Work to be completed:
Both the line containing "for (const [side, word]" and the line containing "obj.matrix_world = Matrix.Identity(4)" are to be reproduced exactly, along with every line between them, and nothing more.

Given data:
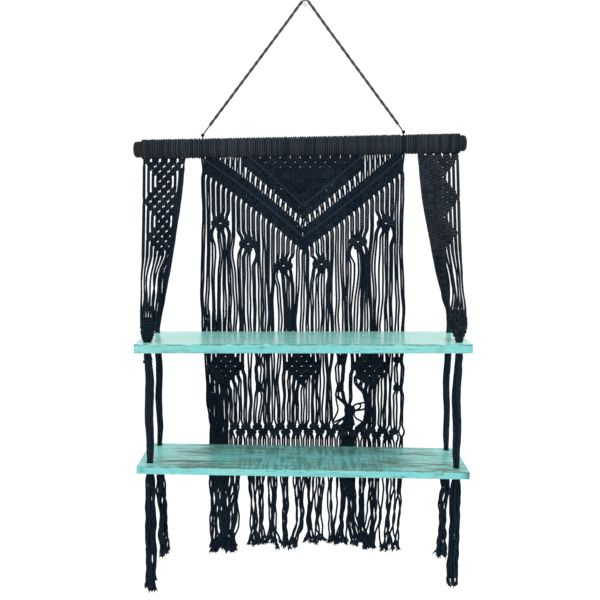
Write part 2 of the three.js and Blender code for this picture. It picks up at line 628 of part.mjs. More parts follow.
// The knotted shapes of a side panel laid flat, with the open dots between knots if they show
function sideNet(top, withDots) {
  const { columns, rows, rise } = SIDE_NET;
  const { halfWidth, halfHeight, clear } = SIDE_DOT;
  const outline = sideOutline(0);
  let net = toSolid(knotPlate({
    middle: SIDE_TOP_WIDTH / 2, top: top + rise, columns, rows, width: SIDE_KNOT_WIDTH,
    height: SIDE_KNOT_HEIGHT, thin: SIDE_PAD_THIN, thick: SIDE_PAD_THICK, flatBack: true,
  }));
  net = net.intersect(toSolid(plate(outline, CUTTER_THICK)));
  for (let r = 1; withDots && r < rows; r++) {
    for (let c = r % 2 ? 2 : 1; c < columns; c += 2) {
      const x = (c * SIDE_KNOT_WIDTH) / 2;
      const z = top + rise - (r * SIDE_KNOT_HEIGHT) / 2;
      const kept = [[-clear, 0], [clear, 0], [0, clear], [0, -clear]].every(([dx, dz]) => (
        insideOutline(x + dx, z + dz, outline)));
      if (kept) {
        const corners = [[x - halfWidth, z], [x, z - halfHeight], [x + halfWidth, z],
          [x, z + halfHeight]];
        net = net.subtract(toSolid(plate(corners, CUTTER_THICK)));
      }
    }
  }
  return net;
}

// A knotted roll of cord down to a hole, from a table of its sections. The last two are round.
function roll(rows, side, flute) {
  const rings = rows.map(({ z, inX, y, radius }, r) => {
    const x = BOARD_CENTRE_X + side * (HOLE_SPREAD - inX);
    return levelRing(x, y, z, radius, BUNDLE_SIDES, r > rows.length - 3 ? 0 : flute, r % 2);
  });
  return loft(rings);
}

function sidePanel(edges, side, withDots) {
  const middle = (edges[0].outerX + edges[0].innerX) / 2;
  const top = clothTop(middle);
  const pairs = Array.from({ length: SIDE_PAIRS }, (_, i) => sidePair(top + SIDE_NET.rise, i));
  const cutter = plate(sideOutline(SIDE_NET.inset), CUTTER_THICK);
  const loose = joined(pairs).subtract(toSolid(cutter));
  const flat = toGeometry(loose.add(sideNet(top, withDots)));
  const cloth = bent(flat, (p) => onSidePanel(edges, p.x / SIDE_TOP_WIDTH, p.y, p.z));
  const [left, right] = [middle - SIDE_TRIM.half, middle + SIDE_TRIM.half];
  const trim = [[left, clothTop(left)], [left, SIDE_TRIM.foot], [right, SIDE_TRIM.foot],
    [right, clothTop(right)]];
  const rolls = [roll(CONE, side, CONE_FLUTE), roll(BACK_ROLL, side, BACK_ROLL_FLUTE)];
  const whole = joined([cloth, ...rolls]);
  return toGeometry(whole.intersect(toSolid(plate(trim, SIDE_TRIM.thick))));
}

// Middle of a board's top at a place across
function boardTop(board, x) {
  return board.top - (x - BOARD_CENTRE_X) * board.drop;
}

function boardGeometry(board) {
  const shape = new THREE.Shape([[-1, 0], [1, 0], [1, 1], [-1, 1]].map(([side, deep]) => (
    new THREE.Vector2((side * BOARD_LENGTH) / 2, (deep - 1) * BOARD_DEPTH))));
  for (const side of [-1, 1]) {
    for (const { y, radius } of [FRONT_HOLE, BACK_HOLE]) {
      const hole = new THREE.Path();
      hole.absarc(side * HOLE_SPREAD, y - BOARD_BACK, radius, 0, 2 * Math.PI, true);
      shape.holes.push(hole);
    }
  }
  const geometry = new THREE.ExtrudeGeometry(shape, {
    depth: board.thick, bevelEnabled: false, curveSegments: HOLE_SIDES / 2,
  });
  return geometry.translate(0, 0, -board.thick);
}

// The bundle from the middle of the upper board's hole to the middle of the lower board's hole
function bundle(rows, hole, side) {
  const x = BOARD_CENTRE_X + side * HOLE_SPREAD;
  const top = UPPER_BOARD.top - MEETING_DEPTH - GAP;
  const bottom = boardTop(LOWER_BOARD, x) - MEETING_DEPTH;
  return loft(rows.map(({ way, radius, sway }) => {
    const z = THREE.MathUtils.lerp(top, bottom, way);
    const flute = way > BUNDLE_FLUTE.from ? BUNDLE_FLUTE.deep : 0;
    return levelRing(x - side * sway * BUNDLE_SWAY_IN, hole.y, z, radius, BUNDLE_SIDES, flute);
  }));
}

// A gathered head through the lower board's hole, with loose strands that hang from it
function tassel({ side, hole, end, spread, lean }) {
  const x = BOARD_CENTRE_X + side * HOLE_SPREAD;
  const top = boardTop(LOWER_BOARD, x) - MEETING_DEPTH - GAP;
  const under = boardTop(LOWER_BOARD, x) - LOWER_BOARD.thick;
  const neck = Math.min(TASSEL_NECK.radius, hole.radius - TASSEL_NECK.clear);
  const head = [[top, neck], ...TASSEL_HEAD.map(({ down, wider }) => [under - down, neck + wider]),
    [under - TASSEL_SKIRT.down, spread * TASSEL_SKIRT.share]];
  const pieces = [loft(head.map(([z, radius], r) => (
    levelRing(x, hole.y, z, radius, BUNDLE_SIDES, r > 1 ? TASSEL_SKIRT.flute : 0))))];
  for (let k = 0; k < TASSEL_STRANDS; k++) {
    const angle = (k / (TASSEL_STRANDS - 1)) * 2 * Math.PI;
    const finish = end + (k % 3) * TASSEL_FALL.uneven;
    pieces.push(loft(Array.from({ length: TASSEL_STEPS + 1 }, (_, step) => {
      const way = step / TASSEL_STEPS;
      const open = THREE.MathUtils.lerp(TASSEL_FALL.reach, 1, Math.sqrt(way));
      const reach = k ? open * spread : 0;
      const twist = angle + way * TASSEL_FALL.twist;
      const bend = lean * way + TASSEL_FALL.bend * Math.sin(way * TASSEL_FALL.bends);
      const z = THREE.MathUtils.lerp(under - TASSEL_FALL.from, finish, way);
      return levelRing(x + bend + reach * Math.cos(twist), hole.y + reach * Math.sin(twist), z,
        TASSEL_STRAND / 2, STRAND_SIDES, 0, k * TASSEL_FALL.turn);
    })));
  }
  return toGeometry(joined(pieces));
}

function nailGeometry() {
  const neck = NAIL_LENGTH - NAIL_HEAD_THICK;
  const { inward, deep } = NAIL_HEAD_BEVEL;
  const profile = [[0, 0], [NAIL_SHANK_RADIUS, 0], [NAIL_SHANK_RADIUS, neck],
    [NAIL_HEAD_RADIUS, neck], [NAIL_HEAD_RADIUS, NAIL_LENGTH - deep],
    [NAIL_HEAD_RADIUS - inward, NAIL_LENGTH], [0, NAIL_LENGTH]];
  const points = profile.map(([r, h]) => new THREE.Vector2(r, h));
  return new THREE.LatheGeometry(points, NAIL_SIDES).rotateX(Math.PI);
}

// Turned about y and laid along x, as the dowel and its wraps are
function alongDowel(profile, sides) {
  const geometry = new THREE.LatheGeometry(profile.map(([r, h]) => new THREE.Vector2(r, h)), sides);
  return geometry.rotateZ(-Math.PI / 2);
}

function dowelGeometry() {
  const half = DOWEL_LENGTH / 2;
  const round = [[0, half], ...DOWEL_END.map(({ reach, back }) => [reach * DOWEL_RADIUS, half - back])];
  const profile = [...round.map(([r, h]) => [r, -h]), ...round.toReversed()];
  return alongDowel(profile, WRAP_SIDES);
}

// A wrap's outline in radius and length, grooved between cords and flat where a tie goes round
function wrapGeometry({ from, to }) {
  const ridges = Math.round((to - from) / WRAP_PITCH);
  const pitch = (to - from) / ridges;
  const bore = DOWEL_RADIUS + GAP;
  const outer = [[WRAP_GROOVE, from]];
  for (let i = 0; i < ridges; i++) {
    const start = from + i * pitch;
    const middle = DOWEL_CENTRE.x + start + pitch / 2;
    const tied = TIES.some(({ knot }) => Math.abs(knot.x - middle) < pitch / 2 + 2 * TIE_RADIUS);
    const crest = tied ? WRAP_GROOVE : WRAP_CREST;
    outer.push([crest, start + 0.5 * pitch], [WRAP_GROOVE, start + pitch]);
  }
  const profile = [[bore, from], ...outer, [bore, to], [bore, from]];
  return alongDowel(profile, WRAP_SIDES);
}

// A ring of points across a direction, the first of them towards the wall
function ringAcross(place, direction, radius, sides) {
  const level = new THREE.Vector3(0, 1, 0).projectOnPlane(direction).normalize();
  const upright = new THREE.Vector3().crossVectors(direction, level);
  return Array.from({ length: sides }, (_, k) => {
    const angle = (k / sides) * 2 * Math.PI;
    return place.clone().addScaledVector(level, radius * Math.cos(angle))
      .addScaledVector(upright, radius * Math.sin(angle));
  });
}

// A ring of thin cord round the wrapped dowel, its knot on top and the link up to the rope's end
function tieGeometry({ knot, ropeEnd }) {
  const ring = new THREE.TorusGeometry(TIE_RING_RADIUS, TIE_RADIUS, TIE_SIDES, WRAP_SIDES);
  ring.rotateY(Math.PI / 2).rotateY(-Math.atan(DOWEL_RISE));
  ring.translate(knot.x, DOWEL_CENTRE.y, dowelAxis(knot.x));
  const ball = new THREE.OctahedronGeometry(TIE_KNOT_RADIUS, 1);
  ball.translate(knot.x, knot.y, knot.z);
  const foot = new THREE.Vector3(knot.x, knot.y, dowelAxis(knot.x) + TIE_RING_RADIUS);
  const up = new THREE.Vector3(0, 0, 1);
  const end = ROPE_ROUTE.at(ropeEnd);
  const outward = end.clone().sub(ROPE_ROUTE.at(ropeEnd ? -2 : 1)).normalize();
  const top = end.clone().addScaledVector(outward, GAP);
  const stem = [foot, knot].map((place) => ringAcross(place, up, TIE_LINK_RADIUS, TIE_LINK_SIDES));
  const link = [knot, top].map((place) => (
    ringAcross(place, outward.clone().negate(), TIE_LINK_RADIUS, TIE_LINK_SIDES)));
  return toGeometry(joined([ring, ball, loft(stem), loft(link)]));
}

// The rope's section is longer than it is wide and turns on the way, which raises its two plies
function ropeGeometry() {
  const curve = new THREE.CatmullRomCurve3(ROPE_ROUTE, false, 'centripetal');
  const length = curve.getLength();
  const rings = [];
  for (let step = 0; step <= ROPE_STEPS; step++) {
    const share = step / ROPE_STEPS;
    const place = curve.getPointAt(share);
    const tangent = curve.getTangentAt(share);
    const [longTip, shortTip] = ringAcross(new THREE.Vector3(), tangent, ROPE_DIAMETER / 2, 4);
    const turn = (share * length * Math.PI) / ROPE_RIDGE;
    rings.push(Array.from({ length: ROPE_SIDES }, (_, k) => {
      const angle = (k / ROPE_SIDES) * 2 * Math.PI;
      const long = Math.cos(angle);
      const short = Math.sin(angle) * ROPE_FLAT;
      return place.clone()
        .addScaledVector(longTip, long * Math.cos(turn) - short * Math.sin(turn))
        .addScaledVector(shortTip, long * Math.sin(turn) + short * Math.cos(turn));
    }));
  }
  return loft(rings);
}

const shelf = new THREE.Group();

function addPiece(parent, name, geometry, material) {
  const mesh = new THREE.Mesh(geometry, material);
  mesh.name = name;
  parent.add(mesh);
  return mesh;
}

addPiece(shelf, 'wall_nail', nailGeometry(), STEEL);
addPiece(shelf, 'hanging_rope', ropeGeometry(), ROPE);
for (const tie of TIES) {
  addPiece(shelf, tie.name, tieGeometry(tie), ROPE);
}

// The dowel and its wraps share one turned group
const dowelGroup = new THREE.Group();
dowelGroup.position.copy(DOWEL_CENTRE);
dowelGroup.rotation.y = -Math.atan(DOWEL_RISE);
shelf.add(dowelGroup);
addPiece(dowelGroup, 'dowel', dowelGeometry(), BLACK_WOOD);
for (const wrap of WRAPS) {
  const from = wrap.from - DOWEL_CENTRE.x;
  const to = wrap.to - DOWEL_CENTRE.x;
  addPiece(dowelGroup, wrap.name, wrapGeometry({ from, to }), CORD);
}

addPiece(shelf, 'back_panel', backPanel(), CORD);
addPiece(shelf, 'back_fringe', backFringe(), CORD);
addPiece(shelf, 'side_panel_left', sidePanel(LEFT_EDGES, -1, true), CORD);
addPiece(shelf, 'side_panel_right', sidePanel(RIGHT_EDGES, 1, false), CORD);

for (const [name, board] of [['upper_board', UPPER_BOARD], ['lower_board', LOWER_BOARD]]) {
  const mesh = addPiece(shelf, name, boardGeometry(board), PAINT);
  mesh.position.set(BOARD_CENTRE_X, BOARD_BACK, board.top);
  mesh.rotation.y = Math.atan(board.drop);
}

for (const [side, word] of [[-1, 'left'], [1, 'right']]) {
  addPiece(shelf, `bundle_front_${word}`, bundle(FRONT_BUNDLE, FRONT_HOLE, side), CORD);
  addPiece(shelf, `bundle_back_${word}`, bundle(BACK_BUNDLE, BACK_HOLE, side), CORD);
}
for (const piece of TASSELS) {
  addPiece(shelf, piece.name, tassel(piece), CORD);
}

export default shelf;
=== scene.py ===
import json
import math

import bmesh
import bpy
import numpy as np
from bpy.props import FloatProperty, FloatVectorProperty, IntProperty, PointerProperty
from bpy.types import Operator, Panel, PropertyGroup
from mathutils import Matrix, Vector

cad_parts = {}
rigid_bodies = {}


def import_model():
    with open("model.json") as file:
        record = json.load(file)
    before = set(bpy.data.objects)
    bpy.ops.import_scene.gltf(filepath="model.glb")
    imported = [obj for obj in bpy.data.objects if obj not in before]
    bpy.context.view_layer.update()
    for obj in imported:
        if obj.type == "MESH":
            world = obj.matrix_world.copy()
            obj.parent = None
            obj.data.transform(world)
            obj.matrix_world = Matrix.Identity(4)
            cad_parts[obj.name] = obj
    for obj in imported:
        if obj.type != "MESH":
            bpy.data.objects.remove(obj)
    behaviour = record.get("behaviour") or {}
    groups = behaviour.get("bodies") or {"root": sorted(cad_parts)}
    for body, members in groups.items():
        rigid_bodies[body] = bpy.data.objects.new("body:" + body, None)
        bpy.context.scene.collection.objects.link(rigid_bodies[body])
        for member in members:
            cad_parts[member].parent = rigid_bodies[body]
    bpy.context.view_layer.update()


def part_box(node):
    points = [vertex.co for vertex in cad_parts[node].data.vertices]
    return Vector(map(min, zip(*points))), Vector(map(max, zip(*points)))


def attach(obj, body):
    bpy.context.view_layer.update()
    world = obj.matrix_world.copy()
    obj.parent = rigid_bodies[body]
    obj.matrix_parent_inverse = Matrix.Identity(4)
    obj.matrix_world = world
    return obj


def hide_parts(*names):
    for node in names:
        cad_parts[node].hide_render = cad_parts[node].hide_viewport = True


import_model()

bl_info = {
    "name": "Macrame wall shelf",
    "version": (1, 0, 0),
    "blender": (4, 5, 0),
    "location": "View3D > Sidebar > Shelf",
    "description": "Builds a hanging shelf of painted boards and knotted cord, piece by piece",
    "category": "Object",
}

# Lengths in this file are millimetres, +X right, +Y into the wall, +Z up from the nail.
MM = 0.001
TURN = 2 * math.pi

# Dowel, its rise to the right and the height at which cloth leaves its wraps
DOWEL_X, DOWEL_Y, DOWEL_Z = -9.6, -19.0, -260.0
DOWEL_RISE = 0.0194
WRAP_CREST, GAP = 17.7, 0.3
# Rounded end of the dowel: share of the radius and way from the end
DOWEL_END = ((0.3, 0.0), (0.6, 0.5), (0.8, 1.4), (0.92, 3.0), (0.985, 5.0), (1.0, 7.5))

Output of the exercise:
for (const [side, word] of [[-1, 'left'], [1, 'right']]) {
  addPiece(shelf, `bundle_front_${word}`, bundle(FRONT_BUNDLE, FRONT_HOLE, side), CORD);
  addPiece(shelf, `bundle_back_${word}`, bundle(BACK_BUNDLE, BACK_HOLE, side), CORD);
}
for (const piece of TASSELS) {
  addPiece(shelf, piece.name, tassel(piece), CORD);
}

export default shelf;
=== scene.py ===
import json
import math

import bmesh
import bpy
import numpy as np
from bpy.props import FloatProperty, FloatVectorProperty, IntProperty, PointerProperty
from bpy.types import Operator, Panel, PropertyGroup
from mathutils import Matrix, Vector

cad_parts = {}
rigid_bodies = {}


def import_model():
    with open("model.json") as file:
        record = json.load(file)
    before = set(bpy.data.objects)
    bpy.ops.import_scene.gltf(filepath="model.glb")
    imported = [obj for obj in bpy.data.objects if obj not in before]
    bpy.context.view_layer.update()
    for obj in imported:
        if obj.type == "MESH":
            world = obj.matrix_world.copy()
            obj.parent = None
            obj.data.transform(world)
            obj.matrix_world = Matrix.Identity(4)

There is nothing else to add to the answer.